# Exercise objective
Begin at the line containing "toGeometry(potSolid()), 0xb84a22, 0.42));" in the entries below and end at the line containing "bpy.context.scene.collection.objects.link(empty)"; transcribe that range exactly and nothing outside it.

# Source data
* * * * * * *
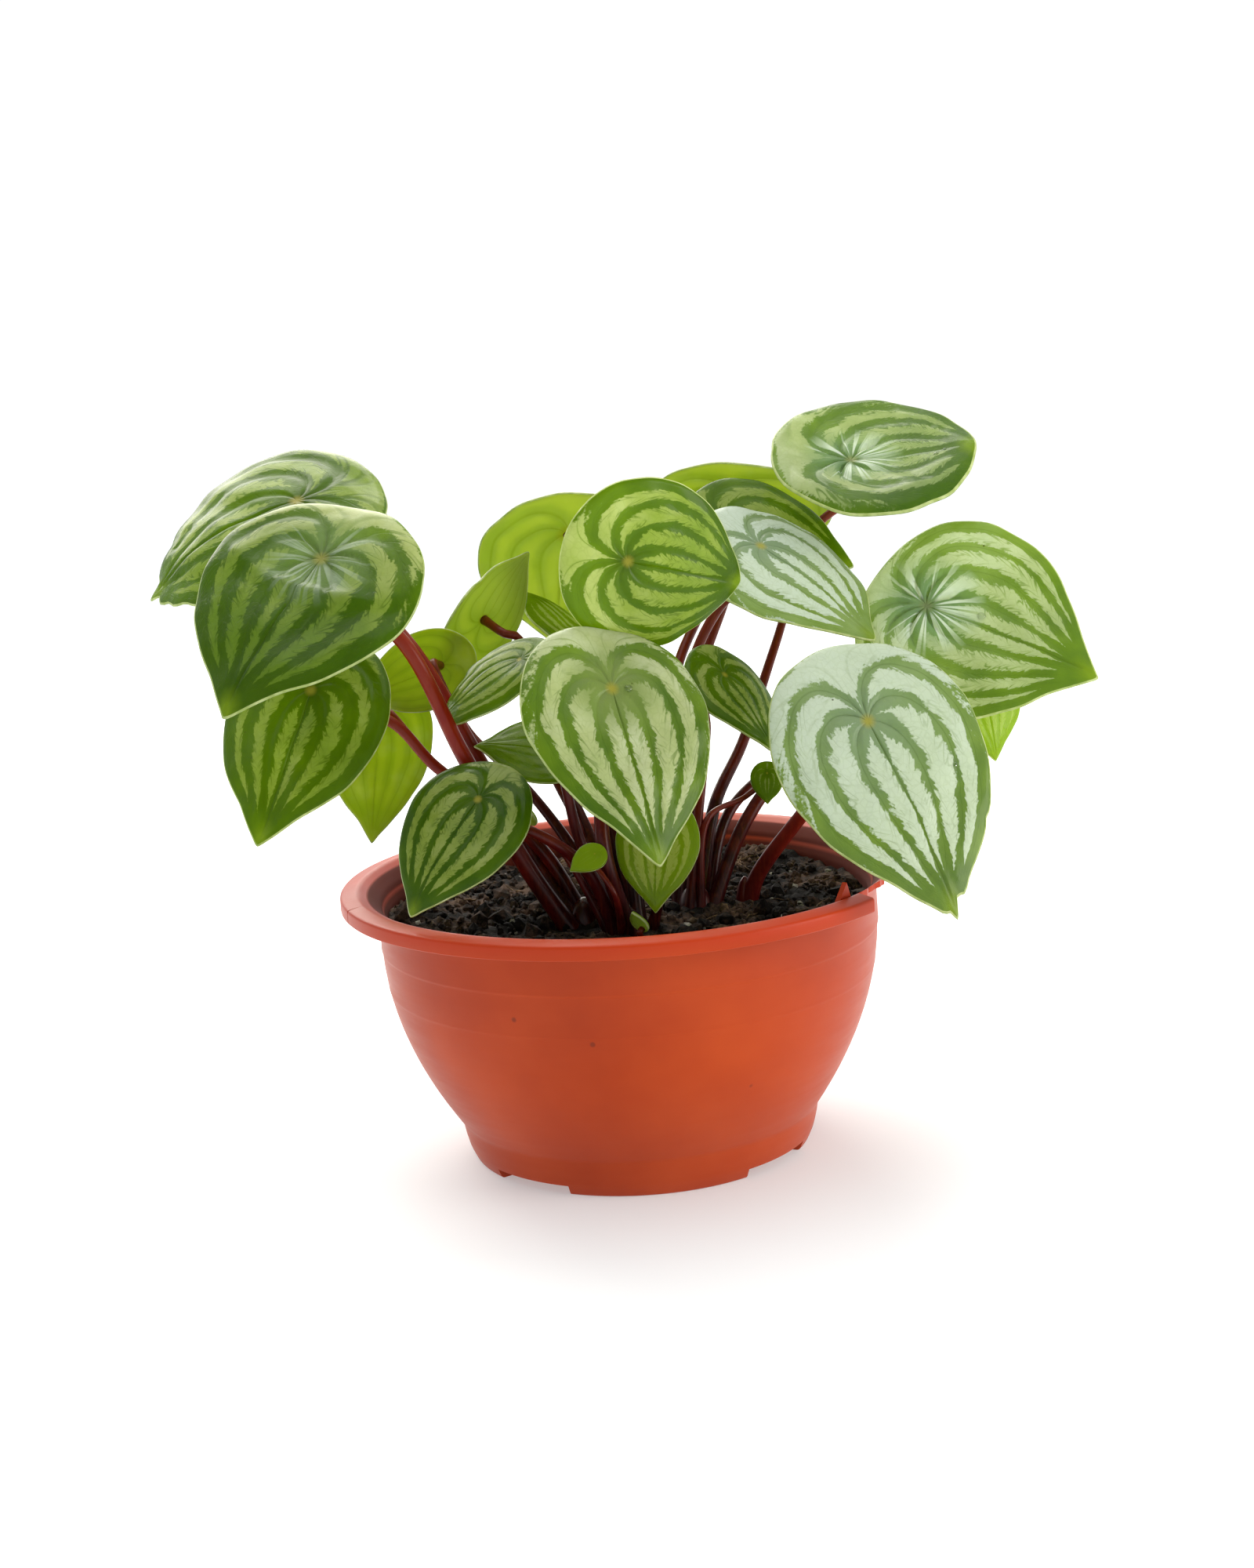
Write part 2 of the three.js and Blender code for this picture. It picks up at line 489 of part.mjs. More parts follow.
// A tube of round section along the curve, tapered by drawing each ring of corners in or out.
function stalkGeometry(leaf, extra) {
  const curve = stalkCurve(leaf, extra);
  const steps = Math.max(4, Math.round(curve.getLength() / STALK_STEP));
  const corners = [];
  for (let i = 0; i < STALK_SIDES; i += 1) {
    const angle = (2 * Math.PI * i) / STALK_SIDES;
    corners.push(new THREE.Vector2(Math.cos(angle), Math.sin(angle)));
  }
  const section = new THREE.Shape(corners);
  const tube = new THREE.ExtrudeGeometry(section, { steps, extrudePath: curve, bevelEnabled: false });
  const centres = curve.getSpacedPoints(steps);
  const place = tube.getAttribute('position');
  const corner = new THREE.Vector3();
  for (let i = 0; i < place.count; i += 1) {
    corner.fromBufferAttribute(place, i);
    const distances = centres.map((centre) => centre.distanceTo(corner));
    const step = distances.indexOf(Math.min(...distances));
    const share = Math.min(1, (1.6 * step) / steps);
    const radius = THREE.MathUtils.lerp(leaf.thick[0], leaf.thick[1], share) + extra;
    corner.sub(centres[step]).multiplyScalar(radius).add(centres[step]);
    place.setXYZ(i, corner.x, corner.y, corner.z);
  }
  return tube;
}

function crownGeometry(shoot, extra) {
  const radius = shoot.radius + extra;
  const low = CROWN_LOW - extra;
  const profile = [
    [0, low], [radius * 0.55, low], [radius * 0.8, CROWN_LOW + 4],
    [radius, ROOT_LEVEL], [radius * 0.75, CROWN_TOP - 1.5], [0, CROWN_TOP + extra],
  ];
  const points = profile.map(([across, height]) => new THREE.Vector2(across, height));
  const crown = new THREE.LatheGeometry(points, 12).rotateX(Math.PI / 2);
  return crown.translate(shoot.x, shoot.y, 0);
}

// A whole shoot, crown and stalks grown together. extra makes it thicker all round, for its hole.
function shootSolid(name, extra) {
  const parts = [toSolid(crownGeometry(SHOOTS[name], extra))];
  for (const leaf of leaves.filter((each) => each.shoot === name)) {
    parts.push(toSolid(stalkGeometry(leaf, extra)));
  }
  return parts.reduce((sum, part) => sum.add(part));
}

const leaves = LEAVES.map((leaf) => ({ ...TYPICAL_LEAF, ...leaf }));
const plant = new THREE.Group();
plant.name = 'potted_peperomia';

plant.add(makeMesh('pot', toGeometry(potSolid()), 0xb84a22, 0.42));

const shootNames = Object.keys(SHOOTS);
const widerShoots = shootNames.map((name) => shootSolid(name, HOLE_CLEARANCE));
const holes = widerShoots.reduce((sum, part) => sum.add(part));
plant.add(makeMesh('soil', toGeometry(soilSolid(holes)), 0x2b211c, 0.95));

for (const name of shootNames) {
  plant.add(makeMesh(name, toGeometry(shootSolid(name, 0)), SHOOTS[name].colour, 0.5));
}

leaves.forEach((leaf, i) => {
  plant.add(makeMesh(leaf.name, bladeGeometry(leaf, i), leaf.colour, 0.45));
});

export default plant;
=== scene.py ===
import math
from functools import partial
from itertools import combinations

import bpy
import numpy as np
from mathutils import Matrix, Vector


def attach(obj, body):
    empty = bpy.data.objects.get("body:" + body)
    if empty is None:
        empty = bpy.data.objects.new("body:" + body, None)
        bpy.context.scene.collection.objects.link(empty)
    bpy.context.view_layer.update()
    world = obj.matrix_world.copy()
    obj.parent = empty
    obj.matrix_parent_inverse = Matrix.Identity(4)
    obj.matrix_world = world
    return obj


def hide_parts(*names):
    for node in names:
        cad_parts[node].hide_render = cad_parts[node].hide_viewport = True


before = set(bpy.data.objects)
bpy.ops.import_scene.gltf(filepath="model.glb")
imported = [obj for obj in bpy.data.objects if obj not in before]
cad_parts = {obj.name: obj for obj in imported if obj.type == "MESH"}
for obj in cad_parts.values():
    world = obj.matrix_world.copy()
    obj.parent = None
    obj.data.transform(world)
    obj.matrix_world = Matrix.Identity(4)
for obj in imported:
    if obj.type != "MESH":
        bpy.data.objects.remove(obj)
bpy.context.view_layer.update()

MM = 0.001

# The pot, as in the construction model.
RIM_RADIUS = 90
RIM_HEIGHT = 87.4
LIP_RADIUS = 85
LIP_HEIGHT = 88.4
SKIRT_LOW = 83
SKIRT_THICK = 1.8
BELLY_RADIUS = 78.2
BELLY_HEIGHT = 72
NECK_HEIGHT = 82
FOOT_RADIUS = 53.7
FOOT_WIDTH = 4
ANKLE_RADIUS = 57.2
ANKLE_HEIGHT = 12
WALL_ACROSS = 2.6
FLOOR_UNDER = 3.5
FLOOR_TOP = 6.5
NOTCH_COUNT = 4
NOTCH_FIRST = -40
NOTCH_SPAN = 30
NOTCH_HEIGHT = 3.2
DRAIN_RADIUS = 4
DRAIN_CIRCLE = 30
BREAK_FROM = -37
BREAK_TO = -11
BREAK_RADIUS = 82.8
TAB_HEADING = -41
TAB_RISE = 5
TAB_THICK = 1.6
CRACK_HEADING = -161
CRACK_WIDTH = 0.9

# The pot's finer shape, which only the scene has: its rounded corners, and two moulded lines under
# the rim, each where the wall steps out by the second number.
CORNER_ROUND = 0.9
LOWER_LINE = (56, 0.12)
UPPER_LINE = (69, 0.25)

# The soil, as in the construction model. A bank is its place, its height and its spread.
SOIL_LEVEL = 77
SOIL_BANKS = [(-66, -4, 3, 18), (46, 56, 3.2, 15)]
SOIL_RIPPLE = 0.7
SOIL_CLEARANCE = 0.35

# The lumps of the soil's top, by size, and what lies loose on it, out to a radius from the middle.
LUMP_SIZES = (7.0, 4.0, 2.4, 1.4)
LUMP_STEEPNESS = 0.035
LITTER_REACH = 73
FIBRE_START = 70
FIBRE_REACH = 74
FIBRE_COUNT = 120

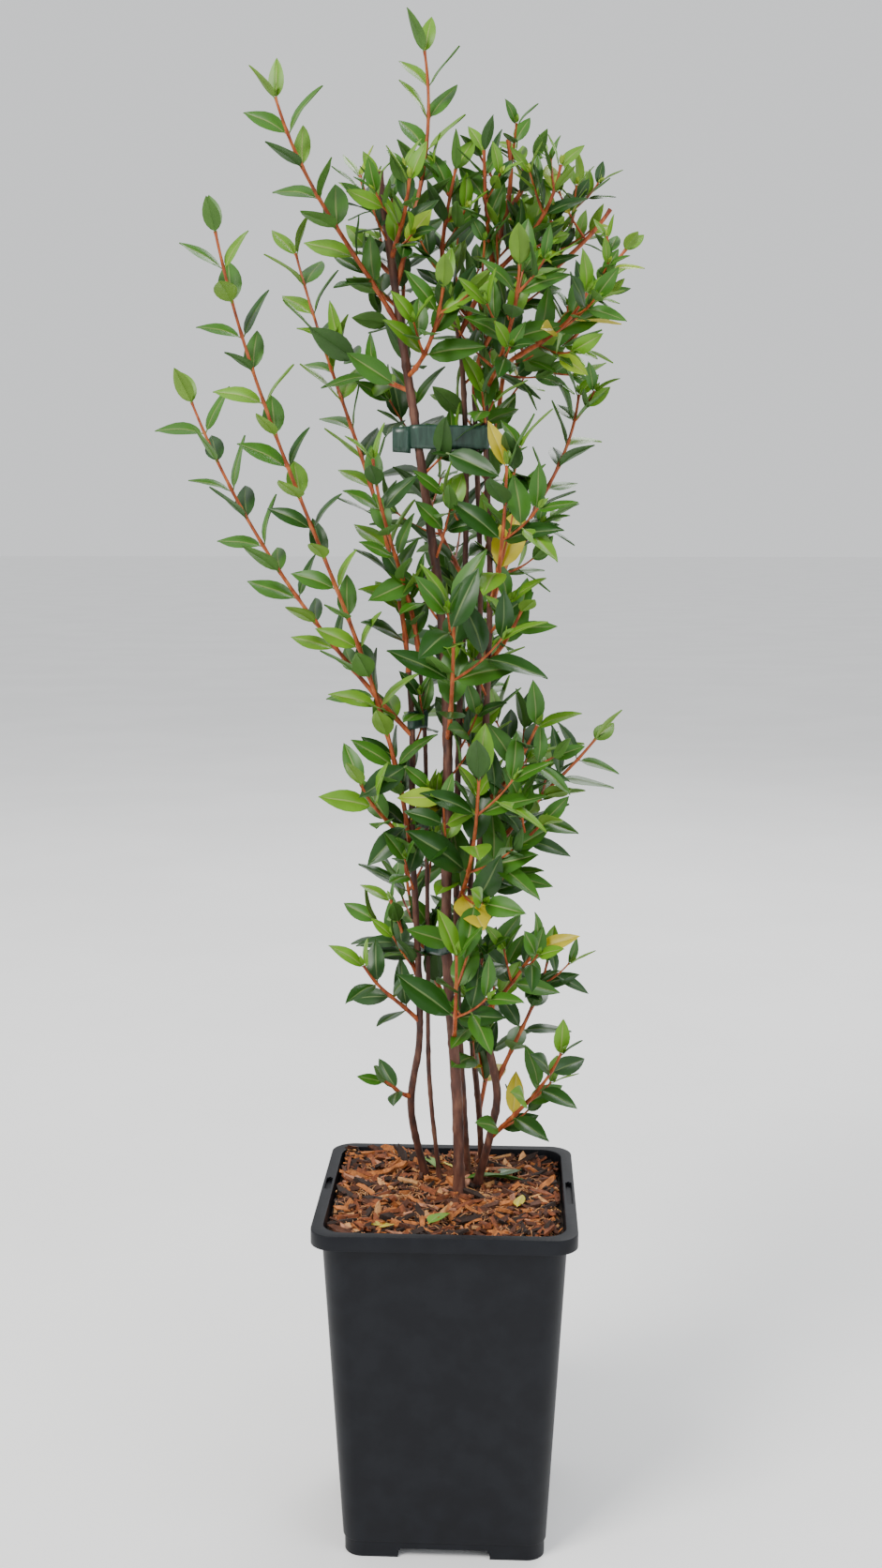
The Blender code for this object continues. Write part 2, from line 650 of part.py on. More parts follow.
* * * * * * *
# Exercise answer
plant.add(makeMesh('pot', toGeometry(potSolid()), 0xb84a22, 0.42));

const shootNames = Object.keys(SHOOTS);
const widerShoots = shootNames.map((name) => shootSolid(name, HOLE_CLEARANCE));
const holes = widerShoots.reduce((sum, part) => sum.add(part));
plant.add(makeMesh('soil', toGeometry(soilSolid(holes)), 0x2b211c, 0.95));

for (const name of shootNames) {
  plant.add(makeMesh(name, toGeometry(shootSolid(name, 0)), SHOOTS[name].colour, 0.5));
}

leaves.forEach((leaf, i) => {
  plant.add(makeMesh(leaf.name, bladeGeometry(leaf, i), leaf.colour, 0.45));
});

export default plant;
=== scene.py ===
import math
from functools import partial
from itertools import combinations

import bpy
import numpy as np
from mathutils import Matrix, Vector


def attach(obj, body):
    empty = bpy.data.objects.get("body:" + body)
    if empty is None:
        empty = bpy.data.objects.new("body:" + body, None)
        bpy.context.scene.collection.objects.link(empty)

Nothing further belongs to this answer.